Finding of the High Court:

After pursuing the evidence placed by the complainant-wife, the Court concluded that she had failed to bring on record any evidence to show that she had been physically abused by the petitioners or entrustment of any dowry article.

Regarding the complaint against sister-in-law, the Court observed that sister-in-law had got married in 1989 and had been residing in her matrimonial home in Roper, hence, there was not even the remotest possibility that husband of the complainant-wife used to give beatings to her at the instance of sister-in-law. 

Regarding brother-in-law, the Court observed that he was born in 1979 and was 11 years of age in 1990 when the complainant-wife alleged that she was given beatings by her husband at the instance of brother-in-law. Moreover, he had left for Canada in 1996 and was residing there since then. 

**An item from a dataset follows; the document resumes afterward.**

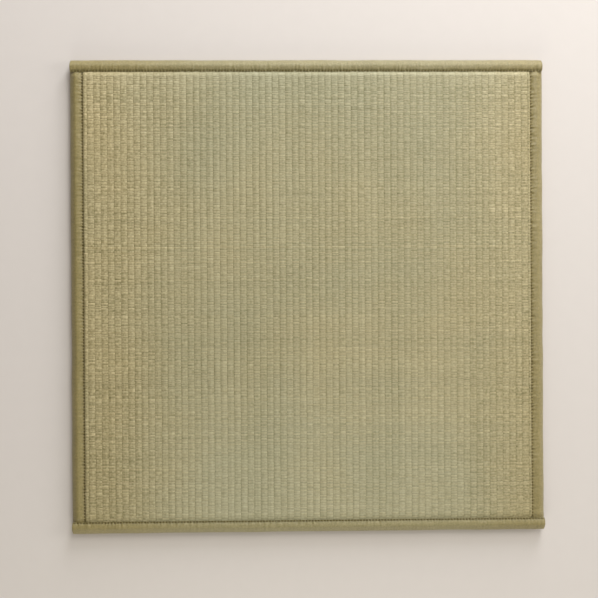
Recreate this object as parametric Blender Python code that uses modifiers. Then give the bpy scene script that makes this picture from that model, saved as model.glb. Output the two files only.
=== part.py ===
"""Square tatami floor mat, 55 cm across, bound with folded cloth tape on its four edges.

The mat is a stiff slab with a face of woven rush. Its weave stands up in ribs that run along Y, two to a
tatami eye, while the rush itself runs along X. A cloth tape is folded over each edge and sewn through the
mat. The side tapes go on first, and the head and foot tapes close over their ends.

Metres, +Z up. The mat lies on its back on the plane z = 0, its centre on the Z axis.
"""

import math

import bmesh
import bpy
import numpy as np

# The whole mat
MAT_WIDTH = 0.5485  # along X, over the side tapes
MAT_LENGTH = 0.548  # along Y, over the head and foot tapes
MAT_HEIGHT = 0.015  # from the floor to the crests of the ribs

# The woven ribs
RIB = 0.0076  # from groove to groove, half a tatami eye
FIRST_GROOVE = -0.2535  # X of the groove nearest the left tape's seam
GROOVE_DEPTH = 0.0009
GROOVE_WIDTH = 0.0018
SHOULDER_DROP = 0.0002  # from a rib's crest to the shoulder beside its groove

# The folded tape, as it lies on a straight edge
TAPE = 0.001  # cloth with its edge turned in
CLEARANCE = 0.0003  # between pieces that touch in the real mat
ROOM = 0.0015  # depth that a tape takes from what lies inside it
SIDE_FACE = 0.0155  # how far the side tapes reach in over the face
END_FACE = 0.0147  # how far the head and foot tapes reach in
SEAM_BACK = 0.0012  # from the tape's lip back to its stitches
SEAM_HEIGHT = 0.0126  # the tape's outer face where the stitches pull it down
LIP_RISE = 0.0004  # how far the lip turns up beyond the stitches
CROWN_HEIGHT = 0.0142  # the highest line of the rolled edge
CROWN_INSET = 0.0068
MIDDLE_HEIGHT = 0.0072  # where the rolled edge reaches furthest out
UNDER_INSET = 0.0050  # where the tape comes to lie flat underneath

# Where the pieces end
END_OVERHANG = 0.00075  # the head and foot tapes run this far past the side tapes
SIDE_TAPE_TRIM = 0.0050  # the side tapes stop this far inside the head and foot edges
CORE_INSET = 0.0019  # the mat's own upright edge, in from the tape's outer face
DIP_REACH = 0.0045  # how far the mat takes to recover its thickness beside a seam

ROLL_STEPS = 6  # straight lengths in each quarter of the rolled edge
CROWN_STEPS = 4  # straight lengths from the stitches up to the crown
OUTERMOST = 1 + CROWN_STEPS + ROLL_STEPS  # the profile's point that reaches furthest out


def tape_profile(face):
    """Outer face of a folded tape, from its lip on the face, round the edge, to its lip underneath.

    Returns the distances in from the mat's edge and the heights. From the stitches the tape rises to the
    crown on half a cosine wave, and the rolled edge is two quarters of ellipses.
    """
    seam = face - SEAM_BACK
    wave = np.linspace(0, math.pi, CROWN_STEPS + 1)[:-1]
    rise_s = seam + (CROWN_INSET - seam) * wave / math.pi
    rise_z = SEAM_HEIGHT + (CROWN_HEIGHT - SEAM_HEIGHT) * (1 - np.cos(wave)) / 2
    turn = np.linspace(math.pi / 2, 0, ROLL_STEPS + 1)
    upper_s = CROWN_INSET * (1 - np.cos(turn))
    upper_z = MIDDLE_HEIGHT + (CROWN_HEIGHT - MIDDLE_HEIGHT) * np.sin(turn)
    back = turn[::-1][1:]
    lower_s = UNDER_INSET * (1 - np.cos(back))
    lower_z = MIDDLE_HEIGHT * (1 - np.sin(back))
    s = np.concatenate([[face], rise_s, upper_s, lower_s, [face]])
    z = np.concatenate([[SEAM_HEIGHT + LIP_RISE], rise_z, upper_z, lower_z, [0.0]])
    return s, z


def inside_profile(face, depth):
    """The tape's profile moved inwards by depth, as (upper s, upper z, lower s, lower z), s rising."""
    s, z = tape_profile(face)
    along_s, along_z = np.gradient(s), np.gradient(z)
    length = np.hypot(along_s, along_z)
    in_s = s - depth * along_z / length
    in_z = z + depth * along_s / length
    return in_s[OUTERMOST::-1], in_z[OUTERMOST::-1], in_s[OUTERMOST:], in_z[OUTERMOST:]


def shoulder(inset, face):
    """0 beside the tape's lip, rising to 1 on half a cosine wave as the mat recovers its thickness."""
    recovered = np.clip((inset - face - 3 * CLEARANCE) / DIP_REACH, 0, 1)
    return (1 - np.cos(math.pi * recovered)) / 2


def end_limits(inset, open_height):
    """Lowest and highest level at this distance from the head or foot for what lies inside the end tape.

    Away from the tape the upper level climbs to open_height and the lower one comes down to the floor.
    """
    upper_s, upper_z, lower_s, lower_z = inside_profile(END_FACE, ROOM)
    recovery = shoulder(inset, END_FACE)
    low = np.interp(inset, lower_s, lower_z)
    high = np.interp(inset, upper_s, upper_z)
    return low * (1 - recovery), high + (open_height - high) * recovery


def squeezed(z, inset, open_height):
    """Heights z of something that runs, pressed flat, under the head or foot tape."""
    low, high = end_limits(inset, open_height)
    above = MIDDLE_HEIGHT + (z - MIDDLE_HEIGHT) * (high - MIDDLE_HEIGHT) / (open_height - MIDDLE_HEIGHT)
    below = MIDDLE_HEIGHT + (z - MIDDLE_HEIGHT) * (MIDDLE_HEIGHT - low) / MIDDLE_HEIGHT
    return np.where(z > MIDDLE_HEIGHT, above, below)


def seam_stations(face):
    """Distances in from an edge where the pieces under its tape, and beside it, change section."""
    under_tape = inside_profile(face, ROOM)[0]
    lip = face + CLEARANCE * np.array([0, 1, 2])
    beside = face + 3 * CLEARANCE + DIP_REACH * np.linspace(0, 1, 5)
    return np.concatenate([under_tape[under_tape < face - CLEARANCE], lip, beside])


def both_ends(insets, length):
    """Places across a length, from insets given from one end and repeated from the other."""
    insets = np.sort(np.asarray(insets))
    return np.concatenate([insets, length - insets[::-1]]) - length / 2


def grooves():
    """X of every groove between two ribs, across the width of the mat."""
    before = math.floor((FIRST_GROOVE + MAT_WIDTH / 2) / RIB)
    return np.arange(FIRST_GROOVE - before * RIB, MAT_WIDTH / 2, RIB)


def rib_relief(x):
    """How far the weave lies below the crests of its ribs."""
    nearest = np.abs(x[:, None] - grooves()).min(axis=1)
    across = np.clip(nearest / (GROOVE_WIDTH / 2), 0, 1)
    crest = np.clip((nearest - GROOVE_WIDTH / 2) / (RIB / 2 - GROOVE_WIDTH / 2), 0, 1)
    return GROOVE_DEPTH * (1 - across) + SHOULDER_DROP * (across - crest)


def rib_stations():
    """X of each groove, of the shoulders beside it, and of each rib's crest, between the side tapes."""
    places = grooves()[:, None] + np.array([0, GROOVE_WIDTH / 2, RIB / 2, RIB - GROOVE_WIDTH / 2])
    places = places.ravel()
    return places[np.abs(places) < MAT_WIDTH / 2 - SIDE_FACE - 4 * CLEARANCE]


def between_tapes(x, across, along):
    """Heights of the mat's back and face between the side tapes: the ribs, pressed down beside each seam."""
    upper_s, upper_z, lower_s, lower_z = inside_profile(SIDE_FACE, ROOM)
    recovery = shoulder(across, SIDE_FACE)
    back = squeezed(lower_z[-1] * (1 - recovery), along, MAT_HEIGHT)
    face = squeezed(upper_z[-1] + (MAT_HEIGHT - upper_z[-1]) * recovery, along, MAT_HEIGHT)
    return back, face - rib_relief(x)[:, None] * recovery * shoulder(along, END_FACE)


def under_side_tape(y, across, along):
    """Heights of the mat's back and face inside a side tape: its section, less the room that it needs.

    Beyond the side tape's end only the head or foot tape is over the mat.
    """
    outer_s, outer_z = tape_profile(SIDE_FACE)
    upper_s, upper_z, lower_s, lower_z = inside_profile(SIDE_FACE, ROOM)
    top = np.interp(across, outer_s[OUTERMOST::-1], outer_z[OUTERMOST::-1])
    bottom = np.interp(across, outer_s[OUTERMOST:], outer_z[OUTERMOST:])
    top_room = top - np.interp(across, upper_s, upper_z)
    bottom_room = np.interp(across, lower_s, lower_z) - bottom

    low, high = end_limits(along, CROWN_HEIGHT)
    back = squeezed(bottom, along, CROWN_HEIGHT)
    back += bottom_room * np.hypot(1, np.gradient(back, y, axis=1))
    face = squeezed(top, along, CROWN_HEIGHT)
    face -= top_room * np.hypot(1, np.gradient(face, y, axis=1))
    taped = along > SIDE_TAPE_TRIM - 2 * CLEARANCE
    back = np.where(taped, back, np.maximum(bottom + bottom_room, low))
    face = np.where(taped, face, np.minimum(top - top_room, high))
    return back, face


def mat_heights(x, y):
    """Heights of the mat's back and face at every pair of x and y, as two arrays of len(x) by len(y)."""
    across = MAT_WIDTH / 2 - np.abs(x)[:, None] + 0 * y
    along = MAT_LENGTH / 2 - np.abs(y) + 0 * across
    taped = across < SIDE_FACE + 1.5 * CLEARANCE
    open_back, open_face = between_tapes(x, across, along)
    taped_back, taped_face = under_side_tape(y, across, along)
    return np.where(taped, taped_back, open_back), np.where(taped, taped_face, open_face)


def finish(name, colour, roughness):
    """A plain matt material of this colour."""
    material = bpy.data.materials.new(name)
    material.use_nodes = True
    shader = material.node_tree.nodes["Principled BSDF"]
    shader.inputs["Base Color"].default_value = (*colour, 1)
    shader.inputs["Roughness"].default_value = roughness
    shader.inputs["Metallic"].default_value = 0
    return material


def grid(columns, rows):
    """A flat grid with this many columns and rows of points, and the column and the row of each point."""
    bm = bmesh.new()
    bmesh.ops.create_grid(bm, x_segments=columns - 1, y_segments=rows - 1, size=1)
    place = np.array([vertex.co[:2] for vertex in bm.verts])
    column = np.rint((place[:, 0] + 1) / 2 * (columns - 1)).astype(int)
    row = np.rint((place[:, 1] + 1) / 2 * (rows - 1)).astype(int)
    return bm, column, row


def add_object(name, bm, material, collection, parent):
    """Puts a finished mesh in the scene under the mat's empty."""
    mesh = bpy.data.meshes.new(name)
    bm.to_mesh(mesh)
    bm.free()
    mesh.materials.append(material)
    obj = bpy.data.objects.new(name, mesh)
    collection.objects.link(obj)
    obj.parent = parent
    return obj


def side_tape_stations():
    """Distances in from the head or foot where a side tape changes section, from its end on."""
    return [SIDE_TAPE_TRIM] + [s for s in seam_stations(END_FACE) if s > SIDE_TAPE_TRIM + CLEARANCE]


def add_woven_mat(material, collection, parent):
    """The slab under its woven face: a grid for the back, drawn up into the ribbed face."""
    sides = [CORE_INSET] + [s for s in seam_stations(SIDE_FACE) if CORE_INSET < s < SIDE_FACE + 4 * CLEARANCE]
    x = np.sort(np.concatenate([rib_stations(), both_ends(sides, MAT_WIDTH)]))
    before_tape = [SIDE_TAPE_TRIM - 3 * CLEARANCE, SIDE_TAPE_TRIM - CLEARANCE]
    ends = [CORE_INSET, (CORE_INSET + SIDE_TAPE_TRIM) / 2] + before_tape + side_tape_stations()
    y = both_ends(ends, MAT_LENGTH)
    back, face = mat_heights(x, y)

    bm, column, row = grid(len(x), len(y))
    for vertex, i, j in zip(bm.verts, column, row):
        vertex.co = (x[i], y[j], back[i, j])
    back_points = list(bm.verts)
    drawn_up = bmesh.ops.extrude_face_region(bm, geom=list(bm.faces))["geom"]
    face_points = {tuple(item.co): item for item in drawn_up if isinstance(item, bmesh.types.BMVert)}
    for vertex, i, j in zip(back_points, column, row):
        face_points[tuple(vertex.co)].co.z = face[i, j]
    bmesh.ops.recalc_face_normals(bm, faces=list(bm.faces))
    add_object("woven_mat", bm, material, collection, parent)


def add_tape(name, edge, face, places, material, collection, parent, press=None):
    """A folded tape: its outer face as a grid along the edge, thickened inwards.

    It is modelled along Y with the mat on its +X side. edge is how far it then moves out to the mat's edge
    and the turn about Z that takes it there. press takes a height and a place to the height once pressed.
    """
    offset, turn = edge
    s, z = tape_profile(face)
    bm, column, row = grid(len(places), len(s))
    for vertex, i, j in zip(bm.verts, column, row):
        height = press(z[j], places[i]) if press else z[j]
        vertex.co = (s[j] - offset, places[i], height)
    for quad in bm.faces:
        quad.smooth = True
    obj = add_object(name, bm, material, collection, parent)
    obj.rotation_euler.z = turn
    thickness = obj.modifiers.new("tape", "SOLIDIFY")
    thickness.thickness = TAPE
    thickness.offset = -1
    thickness.use_even_offset = True


def main():
    for obj in list(bpy.data.objects):
        bpy.data.objects.remove(obj)
    collection = bpy.data.collections.new("tatami_mat")
    bpy.context.scene.collection.children.link(collection)
    root = bpy.data.objects.new("tatami_mat", None)
    collection.objects.link(root)

    rush = finish("woven_rush", (0.38, 0.33, 0.19), 0.7)
    cloth = finish("binding_cloth", (0.27, 0.23, 0.10), 0.75)
    add_woven_mat(rush, collection, root)

    def under_end_tape(z, y):
        return float(squeezed(z, MAT_LENGTH / 2 - abs(y), CROWN_HEIGHT))

    side_places = both_ends(side_tape_stations(), MAT_LENGTH)
    for name, turn in (("binding_left", 0), ("binding_right", math.pi)):
        edge = (MAT_WIDTH / 2, turn)
        add_tape(name, edge, SIDE_FACE, side_places, cloth, collection, root, under_end_tape)
    end_places = both_ends([-END_OVERHANG], MAT_WIDTH)
    for name, turn in (("binding_head", -math.pi / 2), ("binding_foot", math.pi / 2)):
        add_tape(name, (MAT_LENGTH / 2, turn), END_FACE, end_places, cloth, collection, root)


main()
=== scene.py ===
"""Square tatami floor mat, 55 cm across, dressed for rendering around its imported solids.

The rush mat is one ribbed, woven slab. Four folded cloth tapes bind its edges, and rows of
stitches hold them down. Metres, +Z up, the mat on its back on the floor, its ribs along Y and
its rush along X.

An edge of the mat is described by its section: the distance s in from the edge, and the height z.
"""

import math

import bpy
import mathutils
import numpy as np
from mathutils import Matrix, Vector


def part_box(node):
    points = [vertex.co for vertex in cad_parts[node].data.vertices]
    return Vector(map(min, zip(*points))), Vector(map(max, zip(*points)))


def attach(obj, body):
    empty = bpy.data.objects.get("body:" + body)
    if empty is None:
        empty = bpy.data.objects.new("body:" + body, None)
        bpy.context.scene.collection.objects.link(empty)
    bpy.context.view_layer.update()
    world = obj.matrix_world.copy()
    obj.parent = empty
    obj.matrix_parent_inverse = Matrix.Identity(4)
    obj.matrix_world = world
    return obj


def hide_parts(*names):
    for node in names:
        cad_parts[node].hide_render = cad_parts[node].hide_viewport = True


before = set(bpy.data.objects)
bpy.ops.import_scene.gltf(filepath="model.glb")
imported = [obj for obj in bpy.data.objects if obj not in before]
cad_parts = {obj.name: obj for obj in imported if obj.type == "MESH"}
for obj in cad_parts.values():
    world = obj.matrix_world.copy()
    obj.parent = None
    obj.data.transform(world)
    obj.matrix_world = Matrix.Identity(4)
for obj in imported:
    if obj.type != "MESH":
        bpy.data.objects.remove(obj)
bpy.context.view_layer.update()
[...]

Regarding father-in-law, aged 74 years, the Court observed that he had left for Canada in 1996 and was residing there since then. 

In such an eventuality, it was hard for the Court to believe that petitioners had harassed the complainant-wife as alleged in the complaint and remarked that, 

“It has become a common practice to use the provisions of Section 498-A IPC as a weapon rather than shield by disgruntled wives. The simplest way to harass is to get the relatives of the husband roped in under this provision, no matter they are bedridden grandparents of the husband or the relatives living abroad for decades. The case in hand is also of a similar nature.” 

Concluding the findings, the Court held that, the complainant-wife had failed to make out a prima facie case against the petitioners regarding an allegation of inflicting physical and mental torture or demanding dowry from her. 

Exercising power under S. 482 Cr.P.C. which gives inherent power to High Courts to make orders necessary to prevent abuse of the process, the Court quashed all proceeding against petitioners namely father-in-law, brother-in-law, and sister-in-law of the complainant-wife.